Aversa – Cambiare il nome di piazza Vittorio Emmanuele con quello di Anna Frank, simbolo della Shoah, per cancellare il nome di chi, per mancanza di polso, per debolezza o altro, spetta alla storia giudicare, è stato il simbolo di un’epoca di oppressione razziale, finalizzata a sterminare il popolo ebreo, assassinandolo nelle camere a gas. Questa l’iniziativa che parte da Franco Terracciano, uno dei redattori del periodico locale NerosuBianco in occasione dei vent’anni di vita della testata che viene distribuita gratuitamente ogni 15 giorni nella città di Aversa. Probabilmente l’obiettivo non è cancellare il ricordo di Vittorio Emanuele, su cui peserà per sempre la valutazione della storia, ma di quanto di negativo ha fatto non combattendo un’ideologia che fomentò l’odio razziale producendo l’assassinio di migliaia di esseri umani colpevoli semplicemente di appartenere al popolo ebreo.
Un’idea condivisibile ma, considerando la finalità, meglio sarebbe dedicare la piazza ad uno di quei personaggi, spesso misconosciuti, che hanno fatto la storia del periodo della soppressione di massa del popolo ebreo. Personaggi che hanno operato in prima persona, rischiando la pelle per salvare vite umane dalle camera a gas. Tra questi sicuramente va annoverato Giorgio Perlasca, commerciante italiano che, nel 1944, invece di ingrassare le tasche come avrebbero ed hanno fatto tanti altri approfittando del periodo di guerra, fingendosi console generale spagnolo salvò la vita a oltre 5mila ebrei ungheresi, evitando loro la deportazione e la probabile morte.
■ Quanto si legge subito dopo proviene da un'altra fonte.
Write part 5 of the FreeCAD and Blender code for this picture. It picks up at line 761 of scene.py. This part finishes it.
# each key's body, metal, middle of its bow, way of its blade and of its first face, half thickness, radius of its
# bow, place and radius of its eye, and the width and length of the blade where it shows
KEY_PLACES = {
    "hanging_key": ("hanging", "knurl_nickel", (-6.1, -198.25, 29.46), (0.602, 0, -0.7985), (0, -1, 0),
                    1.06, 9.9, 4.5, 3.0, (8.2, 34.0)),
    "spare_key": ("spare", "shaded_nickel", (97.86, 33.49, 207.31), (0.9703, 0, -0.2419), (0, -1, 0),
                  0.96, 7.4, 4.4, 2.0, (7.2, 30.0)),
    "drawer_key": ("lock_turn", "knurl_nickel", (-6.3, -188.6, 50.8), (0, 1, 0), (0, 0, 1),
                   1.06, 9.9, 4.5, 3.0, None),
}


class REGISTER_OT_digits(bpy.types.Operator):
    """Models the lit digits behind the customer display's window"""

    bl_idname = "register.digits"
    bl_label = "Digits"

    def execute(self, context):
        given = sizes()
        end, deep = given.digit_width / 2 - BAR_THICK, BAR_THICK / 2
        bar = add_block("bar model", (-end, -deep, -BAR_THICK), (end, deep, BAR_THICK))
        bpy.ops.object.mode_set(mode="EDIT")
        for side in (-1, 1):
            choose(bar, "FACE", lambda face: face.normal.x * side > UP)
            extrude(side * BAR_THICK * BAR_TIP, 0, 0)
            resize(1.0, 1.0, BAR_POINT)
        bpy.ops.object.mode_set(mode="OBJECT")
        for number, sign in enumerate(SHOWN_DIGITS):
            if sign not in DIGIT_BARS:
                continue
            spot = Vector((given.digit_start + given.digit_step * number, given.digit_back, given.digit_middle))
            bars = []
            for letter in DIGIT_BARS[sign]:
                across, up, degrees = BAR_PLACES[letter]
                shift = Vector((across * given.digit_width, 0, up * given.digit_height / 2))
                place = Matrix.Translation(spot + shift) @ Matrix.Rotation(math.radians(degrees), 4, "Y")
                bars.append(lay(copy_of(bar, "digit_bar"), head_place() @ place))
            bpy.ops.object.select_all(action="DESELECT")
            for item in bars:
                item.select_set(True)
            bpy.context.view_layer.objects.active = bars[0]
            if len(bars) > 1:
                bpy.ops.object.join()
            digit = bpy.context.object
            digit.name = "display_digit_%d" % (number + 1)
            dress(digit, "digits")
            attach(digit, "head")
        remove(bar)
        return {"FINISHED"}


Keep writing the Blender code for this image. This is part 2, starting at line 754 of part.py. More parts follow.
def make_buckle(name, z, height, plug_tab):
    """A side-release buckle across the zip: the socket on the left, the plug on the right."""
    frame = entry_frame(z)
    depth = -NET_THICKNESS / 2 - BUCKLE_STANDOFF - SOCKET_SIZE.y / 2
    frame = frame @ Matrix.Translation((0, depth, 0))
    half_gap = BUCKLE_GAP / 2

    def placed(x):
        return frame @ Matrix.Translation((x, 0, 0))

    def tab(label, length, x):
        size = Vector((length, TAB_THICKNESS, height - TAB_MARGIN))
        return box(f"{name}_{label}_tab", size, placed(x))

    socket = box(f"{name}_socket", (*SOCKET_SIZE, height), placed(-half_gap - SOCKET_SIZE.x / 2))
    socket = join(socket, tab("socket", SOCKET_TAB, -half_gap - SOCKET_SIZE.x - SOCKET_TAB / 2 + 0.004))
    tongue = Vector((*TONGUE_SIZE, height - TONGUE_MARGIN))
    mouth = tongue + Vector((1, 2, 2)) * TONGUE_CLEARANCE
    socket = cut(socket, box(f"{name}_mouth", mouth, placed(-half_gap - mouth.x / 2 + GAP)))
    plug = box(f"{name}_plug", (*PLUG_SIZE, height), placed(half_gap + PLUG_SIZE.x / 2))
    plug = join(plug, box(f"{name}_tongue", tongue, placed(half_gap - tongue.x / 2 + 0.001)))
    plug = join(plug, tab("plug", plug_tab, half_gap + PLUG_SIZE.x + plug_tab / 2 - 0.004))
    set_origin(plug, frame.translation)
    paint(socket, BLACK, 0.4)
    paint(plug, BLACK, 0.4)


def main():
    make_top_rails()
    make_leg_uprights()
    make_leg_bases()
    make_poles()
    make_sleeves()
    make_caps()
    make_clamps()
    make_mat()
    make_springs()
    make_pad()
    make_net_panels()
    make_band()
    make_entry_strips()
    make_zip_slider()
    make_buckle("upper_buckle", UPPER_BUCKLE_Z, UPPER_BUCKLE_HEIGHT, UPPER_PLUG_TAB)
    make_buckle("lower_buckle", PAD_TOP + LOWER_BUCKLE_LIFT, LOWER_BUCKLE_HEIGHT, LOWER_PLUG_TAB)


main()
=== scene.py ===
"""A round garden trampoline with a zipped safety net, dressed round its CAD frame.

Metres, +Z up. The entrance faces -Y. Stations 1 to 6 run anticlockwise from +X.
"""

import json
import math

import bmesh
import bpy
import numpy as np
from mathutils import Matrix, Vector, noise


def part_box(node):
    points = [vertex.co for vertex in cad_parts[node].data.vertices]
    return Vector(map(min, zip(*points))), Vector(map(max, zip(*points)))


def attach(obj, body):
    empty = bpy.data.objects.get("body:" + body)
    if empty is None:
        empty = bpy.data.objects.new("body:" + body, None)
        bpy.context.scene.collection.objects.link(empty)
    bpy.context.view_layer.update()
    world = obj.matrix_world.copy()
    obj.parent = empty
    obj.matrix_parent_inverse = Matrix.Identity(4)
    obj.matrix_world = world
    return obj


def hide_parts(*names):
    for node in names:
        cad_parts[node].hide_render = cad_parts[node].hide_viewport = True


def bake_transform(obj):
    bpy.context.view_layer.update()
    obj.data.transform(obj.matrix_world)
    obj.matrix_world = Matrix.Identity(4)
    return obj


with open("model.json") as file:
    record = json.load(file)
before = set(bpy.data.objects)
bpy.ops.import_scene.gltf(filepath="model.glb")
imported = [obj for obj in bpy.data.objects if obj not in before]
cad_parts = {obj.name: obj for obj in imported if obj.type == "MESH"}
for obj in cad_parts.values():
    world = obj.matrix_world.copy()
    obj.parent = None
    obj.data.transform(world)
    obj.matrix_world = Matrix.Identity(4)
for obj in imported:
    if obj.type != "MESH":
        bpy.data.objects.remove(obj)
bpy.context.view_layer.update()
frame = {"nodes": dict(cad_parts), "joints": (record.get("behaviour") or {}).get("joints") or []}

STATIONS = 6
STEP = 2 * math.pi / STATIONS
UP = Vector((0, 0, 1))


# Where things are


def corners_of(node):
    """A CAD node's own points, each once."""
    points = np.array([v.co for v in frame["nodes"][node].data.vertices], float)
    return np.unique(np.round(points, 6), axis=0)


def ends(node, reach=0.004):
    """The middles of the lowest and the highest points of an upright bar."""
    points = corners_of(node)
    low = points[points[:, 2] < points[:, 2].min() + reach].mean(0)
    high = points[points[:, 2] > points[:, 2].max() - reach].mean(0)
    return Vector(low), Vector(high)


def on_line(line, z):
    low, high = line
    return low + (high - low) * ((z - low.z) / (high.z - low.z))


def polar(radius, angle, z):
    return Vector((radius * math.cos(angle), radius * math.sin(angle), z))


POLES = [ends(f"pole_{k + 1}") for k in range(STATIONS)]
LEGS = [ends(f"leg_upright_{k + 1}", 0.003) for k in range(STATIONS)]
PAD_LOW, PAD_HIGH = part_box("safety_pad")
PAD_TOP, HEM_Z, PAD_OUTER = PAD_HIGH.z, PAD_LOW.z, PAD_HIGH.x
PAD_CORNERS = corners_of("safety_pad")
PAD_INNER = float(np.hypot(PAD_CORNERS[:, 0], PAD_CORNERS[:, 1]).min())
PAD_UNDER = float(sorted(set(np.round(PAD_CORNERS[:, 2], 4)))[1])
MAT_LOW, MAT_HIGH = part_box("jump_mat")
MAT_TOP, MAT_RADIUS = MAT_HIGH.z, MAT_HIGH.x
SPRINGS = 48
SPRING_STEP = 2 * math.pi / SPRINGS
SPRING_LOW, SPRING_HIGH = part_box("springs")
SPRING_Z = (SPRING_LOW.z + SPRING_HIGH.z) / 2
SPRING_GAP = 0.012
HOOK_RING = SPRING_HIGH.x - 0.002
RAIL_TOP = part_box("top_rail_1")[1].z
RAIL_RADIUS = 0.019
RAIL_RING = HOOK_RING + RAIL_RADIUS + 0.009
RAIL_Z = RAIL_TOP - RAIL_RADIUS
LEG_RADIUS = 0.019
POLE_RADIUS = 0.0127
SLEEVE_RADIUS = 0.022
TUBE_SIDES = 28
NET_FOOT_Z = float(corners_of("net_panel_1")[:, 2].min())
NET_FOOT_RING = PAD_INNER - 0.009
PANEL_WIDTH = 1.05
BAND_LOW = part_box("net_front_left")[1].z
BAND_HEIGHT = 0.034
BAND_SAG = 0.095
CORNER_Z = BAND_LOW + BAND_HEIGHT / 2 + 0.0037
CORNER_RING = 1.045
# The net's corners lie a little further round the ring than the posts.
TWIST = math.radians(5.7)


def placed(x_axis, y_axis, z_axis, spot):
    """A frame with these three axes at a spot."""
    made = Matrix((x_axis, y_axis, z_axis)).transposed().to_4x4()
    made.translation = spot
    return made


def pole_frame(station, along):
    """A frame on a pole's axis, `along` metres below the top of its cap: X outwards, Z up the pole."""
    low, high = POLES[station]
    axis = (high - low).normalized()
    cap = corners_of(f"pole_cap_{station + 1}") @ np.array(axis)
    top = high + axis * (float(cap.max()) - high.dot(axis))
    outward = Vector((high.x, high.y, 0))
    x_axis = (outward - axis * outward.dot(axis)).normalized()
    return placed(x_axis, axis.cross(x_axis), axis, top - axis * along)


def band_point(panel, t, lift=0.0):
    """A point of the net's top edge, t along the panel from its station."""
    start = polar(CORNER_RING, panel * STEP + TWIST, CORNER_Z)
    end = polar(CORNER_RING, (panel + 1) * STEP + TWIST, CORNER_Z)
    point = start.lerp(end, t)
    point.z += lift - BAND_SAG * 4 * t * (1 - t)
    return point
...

Dedicare la piazza a questo personaggio darebbe risalto maggiore all’idea lanciata da NsB perché, senza nulla togliere al valore del personaggio Anna Frank, chi ha operato mettendo a rischio la propria vita per salvare quella degli altri, e parliamo di oltre 5mila sconosciuti, merita di essere ricordato come Anna Frank, tra l’altro già ampiamente conosciuta nel mondo, che ha raccontato la storia della propria famiglia, formata da ebrei, costretta a nascondersi per salvare la propria vita, conclusa comunque nel campo di deportazione di Bergen Belsen. Sicuramente il suo diario ha contribuito a far conoscere un aspetto della persecuzione razziale nazista ma anche i fatti compiuti da Perlasca meritano di essere ricordati dalle generazioni di oggi che parlano di fascismo senza avere conoscenza della storia di quel periodo buio per l’intera umanità.